Kosmos-G is a model that can perceive general modalities, follow instructions, and generate image conditions.
It comprises an MLLM for multimodal perception, coupled with an AlignerNet that bridges the MLLM to the diffusion U-Net image decoder.
Kosmos-G can pass the fine concept-level guidance from interleaved input to image decoder, and offer a seamless alternative to CLIP.
Specifically, the backbone of
Kosmos-G MLLM is a Transformer-based causal language model, serving as a general-purpose interface to multimodal input. We train
Kosmos-G following an "align before instruct" manner, the entire training pipeline can be divided into 3 stages:
- Multimodal Language Modeling: We pre-train the MLLM on multimodal corpora, including monomodal data, cross-modal paired data, and interleaved multimodal data with language modeling loss following Kosmos-1.

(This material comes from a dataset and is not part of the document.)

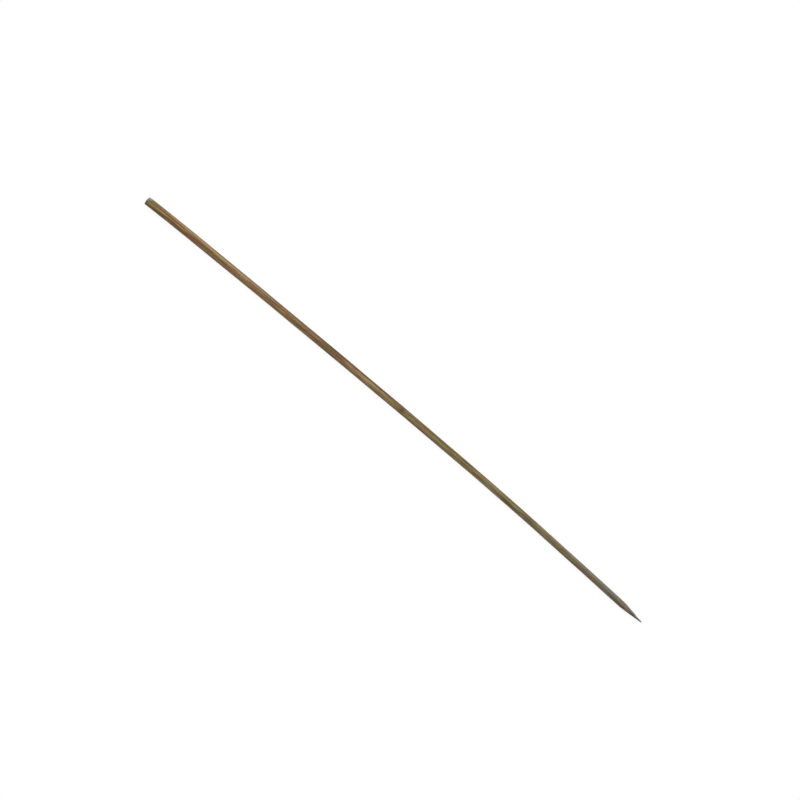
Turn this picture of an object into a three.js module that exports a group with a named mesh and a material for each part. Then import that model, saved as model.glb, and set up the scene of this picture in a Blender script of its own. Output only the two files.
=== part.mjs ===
// A bamboo skewer, in millimetres, lying on the plane z = 0 with its point towards +X.
// It is one piece: a rod planed round from a split of bamboo, sawn square at one end and ground to a
// needle at the other. Like most such rods it has dried a little bowed, and it lies on its side, so
// that the bow is in the plane it lies on.

import * as THREE from 'three';

// The rod
const LENGTH = 300;
const DIAMETER = 3.1;
const SAWN_EDGE_WEAR = 0.14;

// The bow, to the left of someone who looks along the rod from the sawn end. Each side of its peak is
// a quarter wave, raised to a power: below 1 that side is fuller than the wave, and above 1 flatter.
const BOW = 3.1;
const BOW_PEAK_AT = 174;
const SAWN_SIDE_POWER = 0.8;
const POINT_SIDE_POWER = 1.15;

// The ground point
const POINT_LENGTH = 14.5;
const SHOULDER_LENGTH = 4;
const NEEDLE_DIAMETER = 0.6;
const NEEDLE_OFFSET = 0.15;

// A sliver that has torn off the upper side of the point
const CHIP_LENGTH = 4.8;
const CHIP_DEPTH = 0.22;
const CHIP_STEP_LENGTH = 0.4;
const CHIP_BEARING = 60;

// What the round planing die leaves: a slightly oval section with long shallow flats
const OVALITY = 0.08;
const OVAL_BEARING = 20;
const FLAT_COUNT = 7;
const FLAT_DEPTH = 0.035;
const FLAT_TWIST_LENGTH = 900;

// The widest flat, from the straight side of the split, which the rod comes to rest on
const REST_FLAT_DEPTH = 0.07;

// Slow changes of thickness along the rod, as the grain runs
const WAVE_HEIGHT = 0.025;
const LONG_WAVE_LENGTH = 97;
const SHORT_WAVE_LENGTH = 41;

// The scar of one of the cane's joints, planed nearly flush, on the side that was the cane's outside
const SCAR_AT = 134;
const SCAR_SWELL = 0.06;
const SCAR_LENGTH = 6;
const SCAR_BEARING = 100;

// How finely the surface is divided
const SIDES = 32;
const SHAFT_STEP = 5;
const SCAR_STEP = 1.5;
const POINT_STEP = 2;
const CURVE_STEPS = 6;

const radius = DIAMETER / 2;
const restFlatHeight = REST_FLAT_DEPTH - radius;
const needleRadius = NEEDLE_DIAMETER / 2;
const pointStart = LENGTH - POINT_LENGTH;
const chipStart = LENGTH - CHIP_LENGTH;

// Points at even steps from one point of the profile to another, without the first.
function evenSteps(from, to, step) {
  const count = Math.max(1, Math.round(from.distanceTo(to) / step));
  return new THREE.LineCurve(from, to).getPoints(count).slice(1);
}

// The straight, round blank: distance from the axis against distance from the sawn end.
function blankProfile() {
  const taper = new THREE.Vector2(needleRadius - radius, POINT_LENGTH - needleRadius).normalize();
  const corner = new THREE.Vector2(radius, pointStart);
  const shoulderStart = new THREE.Vector2(radius, pointStart - SHOULDER_LENGTH / 2);
  const shoulderEnd = corner.clone().addScaledVector(taper, SHOULDER_LENGTH / 2);
  const shoulder = new THREE.QuadraticBezierCurve(shoulderStart, corner, shoulderEnd);

  const sawnFaceEdge = new THREE.Vector2(radius - SAWN_EDGE_WEAR, 0);
  const shaftStart = new THREE.Vector2(radius, SAWN_EDGE_WEAR);
  const scarStart = new THREE.Vector2(radius, SCAR_AT - SCAR_LENGTH);
  const scarEnd = new THREE.Vector2(radius, SCAR_AT + SCAR_LENGTH);
  const atHeight = (along) => {
    const share = (along - pointStart) / (POINT_LENGTH - needleRadius);
    return new THREE.Vector2(radius + share * (needleRadius - radius), along);
  };
  const chipTop = atHeight(chipStart - CHIP_STEP_LENGTH);
  const chipFoot = atHeight(chipStart);
  const needleStart = atHeight(LENGTH - needleRadius);
  const needleEnd = new THREE.EllipseCurve(0, needleStart.y, needleRadius, needleRadius, 0, Math.PI / 2);

  return [
    new THREE.Vector2(0, 0),
    sawnFaceEdge,
    shaftStart,
    ...evenSteps(shaftStart, scarStart, SHAFT_STEP),
    ...evenSteps(scarStart, scarEnd, SCAR_STEP),
    ...evenSteps(scarEnd, shoulderStart, SHAFT_STEP),
    ...shoulder.getPoints(CURVE_STEPS).slice(1),
    ...evenSteps(shoulderEnd, chipTop, POINT_STEP),
    chipFoot,
    ...evenSteps(chipFoot, needleStart, POINT_STEP),
    ...needleEnd.getPoints(CURVE_STEPS / 2).slice(1, -1),
    new THREE.Vector2(0, LENGTH),
  ];
}

// How far the centre line lies to the left of the straight line between the rod's ends.
function bowAt(along) {
  const beforePeak = along < BOW_PEAK_AT;
  const nearestEnd = beforePeak ? 0 : LENGTH;
  const share = (along - nearestEnd) / (BOW_PEAK_AT - nearestEnd);
  const power = beforePeak ? SAWN_SIDE_POWER : POINT_SIDE_POWER;
  const wave = Math.max(0, Math.sin(share * Math.PI / 2));
  return BOW * Math.pow(wave, power);
}

// Angle between a direction round the rod and a bearing in degrees, which counts from +Y towards +Z.
function angleFrom(bearing, angle) {
  return angle - THREE.MathUtils.degToRad(bearing);
}

// What the die, the grain and the cane's joint add to the round blank's radius.
function surfaceRelief(angle, along) {
  const turn = 2 * Math.PI * along;
  const oval = OVALITY / 2 * Math.cos(2 * angleFrom(OVAL_BEARING, angle));
  const flats = FLAT_DEPTH / 2 * Math.cos(FLAT_COUNT * (angle + turn / FLAT_TWIST_LENGTH));
  const longWave = Math.sin(turn / LONG_WAVE_LENGTH + angle);
  const shortWave = Math.sin(turn / SHORT_WAVE_LENGTH - angle);
  const scarFacing = Math.max(0, Math.cos(angleFrom(SCAR_BEARING, angle)));
  const scarNearness = Math.exp(-Math.pow((along - SCAR_AT) / (SCAR_LENGTH / 3), 2));
  return oval + flats + WAVE_HEIGHT * (longWave + shortWave) / 2 + SCAR_SWELL * scarFacing * scarNearness;
}

// Depth of the torn sliver: deepest where it broke off, and none at the tip or on the far side.
function chipDepth(angle, along) {
  if (along < chipStart) return 0;
  const facing = Math.max(0, Math.cos(angleFrom(CHIP_BEARING, angle)));
  const run = (LENGTH - along) / CHIP_LENGTH;
  return CHIP_DEPTH * facing * run;
}

// Sideways drift of the point's axis, because the tip is never ground quite in the middle.
function needleDrift(along) {
  const share = Math.max(0, along - pointStart) / POINT_LENGTH;
  return NEEDLE_OFFSET * share * share;
}

// The blank, turned to lie along X, gets its relief and chip and then its bow.
function skewerGeometry() {
  const geometry = new THREE.LatheGeometry(blankProfile(), SIDES);
  geometry.rotateZ(-Math.PI / 2);
  const places = geometry.attributes.position;
  const place = new THREE.Vector3();
  for (let i = 0; i < places.count; i++) {
    place.fromBufferAttribute(places, i);
    const along = place.x;
    const angle = Math.atan2(place.z, place.y);
    const blankRadius = Math.hypot(place.y, place.z);
    const relief = surfaceRelief(angle, along) * blankRadius / radius;
    const fromAxis = blankRadius + relief - chipDepth(angle, along);
    const sideways = fromAxis * Math.cos(angle) + bowAt(along) - needleDrift(along);
    const height = Math.max(fromAxis * Math.sin(angle), restFlatHeight);
    places.setXYZ(i, along, sideways, height);
  }
  geometry.computeVertexNormals();
  return geometry;
}

// The origin is in the plane that the skewer lies on, under the middle of its box.
function settle(geometry) {
  geometry.computeBoundingBox();
  const { min, max } = geometry.boundingBox;
  geometry.translate(-(min.x + max.x) / 2, -(min.y + max.y) / 2, -min.z);
  return geometry;
}

const bamboo = new THREE.MeshStandardMaterial({ color: 0x8c6f45, roughness: 0.62, metalness: 0 });

const skewer = new THREE.Mesh(settle(skewerGeometry()), bamboo);
skewer.name = 'skewer';

const part = new THREE.Group();
part.add(skewer);

export default part;
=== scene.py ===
# %% [markdown]
# # A bamboo skewer
# A skewer is one piece of bamboo. A split of cane is pushed through a round planing die, sawn to
# length, and its other end is turned against a grinding belt until it has a point. Nothing is added
# to it afterwards: no varnish and no stain. So what there is to model is the shape that the three
# tools leave, and the fibres that run through it from end to end.
#
# The frame is the solid skewer at its real size. It says where everything is, and this lesson gives
# it the fine surface and the finish.

# %% Load the frame
import math

import bpy
import numpy as np
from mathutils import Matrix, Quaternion, Vector


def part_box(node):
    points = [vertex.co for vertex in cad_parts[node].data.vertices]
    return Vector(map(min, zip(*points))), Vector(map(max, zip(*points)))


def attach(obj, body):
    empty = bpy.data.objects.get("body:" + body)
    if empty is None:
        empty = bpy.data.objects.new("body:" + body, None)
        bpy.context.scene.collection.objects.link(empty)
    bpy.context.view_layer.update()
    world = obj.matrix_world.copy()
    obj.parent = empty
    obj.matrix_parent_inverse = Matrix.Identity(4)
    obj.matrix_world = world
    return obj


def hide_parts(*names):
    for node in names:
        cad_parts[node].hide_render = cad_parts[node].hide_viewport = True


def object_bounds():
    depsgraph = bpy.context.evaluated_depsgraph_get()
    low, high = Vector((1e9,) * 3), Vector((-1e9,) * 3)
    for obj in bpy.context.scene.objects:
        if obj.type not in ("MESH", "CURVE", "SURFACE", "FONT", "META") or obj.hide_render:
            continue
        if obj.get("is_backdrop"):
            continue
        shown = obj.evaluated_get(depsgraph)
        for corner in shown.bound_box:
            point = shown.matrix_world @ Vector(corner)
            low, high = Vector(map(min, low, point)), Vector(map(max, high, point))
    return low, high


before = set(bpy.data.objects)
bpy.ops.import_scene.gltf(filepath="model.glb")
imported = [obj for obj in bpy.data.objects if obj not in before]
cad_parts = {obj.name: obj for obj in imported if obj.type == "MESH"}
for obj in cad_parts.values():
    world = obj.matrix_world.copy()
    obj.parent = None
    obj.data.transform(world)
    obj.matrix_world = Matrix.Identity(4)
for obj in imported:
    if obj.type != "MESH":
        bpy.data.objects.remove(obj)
cad_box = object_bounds()
MM = 0.001

low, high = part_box("skewer")
print("the skewer's box in mm:", [round(side / MM, 2) for side in high - low])

# %% [markdown]
# ## Two helpers
# Every material and every Geometry Nodes tree below is a list of nodes, so one function adds a node:
# it takes the node's settings and, for each of its sockets, either a value or the socket to link it
# to. The other one turns a colour as it is written on the web, which is in sRGB, to the linear
# numbers that the shaders count with.

# %% Helpers for nodes and colours
def add_node(tree, kind, sockets=None, **settings):
    """Adds a node; sockets maps an input's name or number to a value or to an output to link."""
    node = tree.nodes.new(kind)
    for name, value in settings.items():
        setattr(node, name, value)
    for name, value in (sockets or {}).items():
        if isinstance(value, bpy.types.NodeSocket):
            tree.links.new(value, node.inputs[name])
        else:
            node.inputs[name].default_value = value
    return node


def linear(hex_colour):
    """The linear red, green, blue and alpha of an sRGB colour written as six hex digits."""
    shares = [int(hex_colour[i:i + 2], 16) / 255 for i in (0, 2, 4)]
    return [s / 12.92 if s <= 0.04045 else ((s + 0.055) / 1.055) ** 2.4 for s in shares] + [1]


print("honey-brown bamboo in linear colour:", [round(c, 3) for c in linear("80653f")])

# %% [markdown]
# ## The camera
# The photograph looks down on the skewer from the side of its sawn end, and is turned by three
# quarters of a right angle, so that the skewer runs from the top left to the bottom right. The
# camera's place was worked out from where the ends lie in the picture and how thick they look. It is
# only a little over half a metre away, near enough for the sawn end to look thicker than the other.

# %% Place the camera
AIM = Vector((-17.6, 5.1, 1.5)) * MM
DISTANCE = 554.3 * MM
AZIMUTH = math.radians(-37.63)
ELEVATION = math.radians(41.29)
ROLL = math.radians(67.69)
FOCAL_LENGTH = 61.26
FILM_WIDTH = 36.0
NEAREST_SEEN = 10 * MM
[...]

- Image Decoder Aligning: We use the U-Net of Stable Diffusion v1.5 as our image decoder. We trained an AlignerNet on only textual data to align the output space of Kosmos-G to U-Net's input space through CLIP supervision. Here, the language acts as the anchoring modality, ensuring image input is also compatible with the image decoder.
- Instruction Tuning: We further fine-tune Kosmos-G through a compositional generation task on curated data, with the differentiable gradient passed from the frozen U-Net.
We construct a large-scale dataset based on OpenImage V7 for instruction tuning, which contains around 9 million images.